Robert Doisneau
Jean-Claude Carrière pour « Jours de France » le 6 Décembre 1986.
Il dit sans arrêt : « Moi, la photographie, j'y connais rien du tout . »
Au début, on est un peu surpris, on croit qu'il plaisante, qu'il fait semblant de chercher, de se cogner aux meubles, de se tromper.
Il dit par exemple : « Ah ! non, ça, ça ne valait rien, et de toute façon, c'était flou. »
Il regarde avec inquiétude son appareil récalcitrant et il grogne : « Mais, qu'est-ce qui se passe, là ? » Ou bien il dit très convaincu : « Ah ! celle-là, je l'ai ratée ! ». Petit à petit on se prend au jeu, on a envie de l'aider, on fait tout ce qu'on peut pour ça. On est même prêt à lui donner des conseils.
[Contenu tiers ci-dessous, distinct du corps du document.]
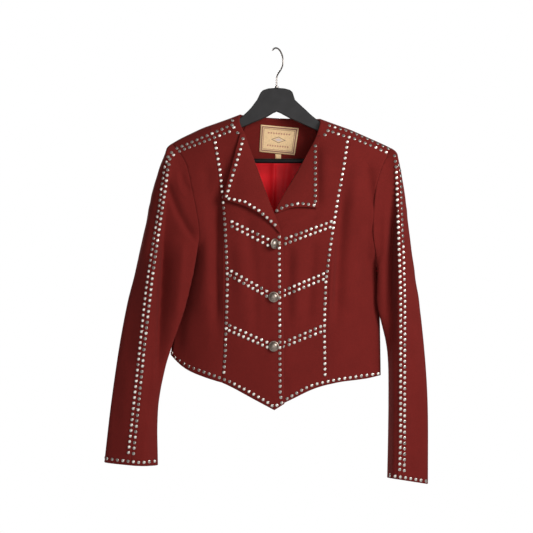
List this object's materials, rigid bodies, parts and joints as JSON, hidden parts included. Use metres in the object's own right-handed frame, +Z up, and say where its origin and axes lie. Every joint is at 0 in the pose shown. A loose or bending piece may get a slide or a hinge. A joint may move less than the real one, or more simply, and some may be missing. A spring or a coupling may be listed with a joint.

Et puis tout à coup, quand on commence à désespérer, quelque chose de clair s'allume dans son œil, il dit « Ah ! tiens, ça c'est pas mal. » Alors on se sent tout heureux pour lui, car il semble avoir surmonté ses difficultés.
Il insiste encore un peu « juste pour voir ». On a l'impression qu'au prix d'un coup de chance inouï il a peut être réussi une photographie, finalement. Et c'est vrai. Une fois de plus, c'est vrai.
L'art de Doisneau c'est avant tout de faire oublier qui il est. Et de nous obliger à le redécouvrir chaque fois, lui, Robert Doisneau, ce très grand artiste inconnu.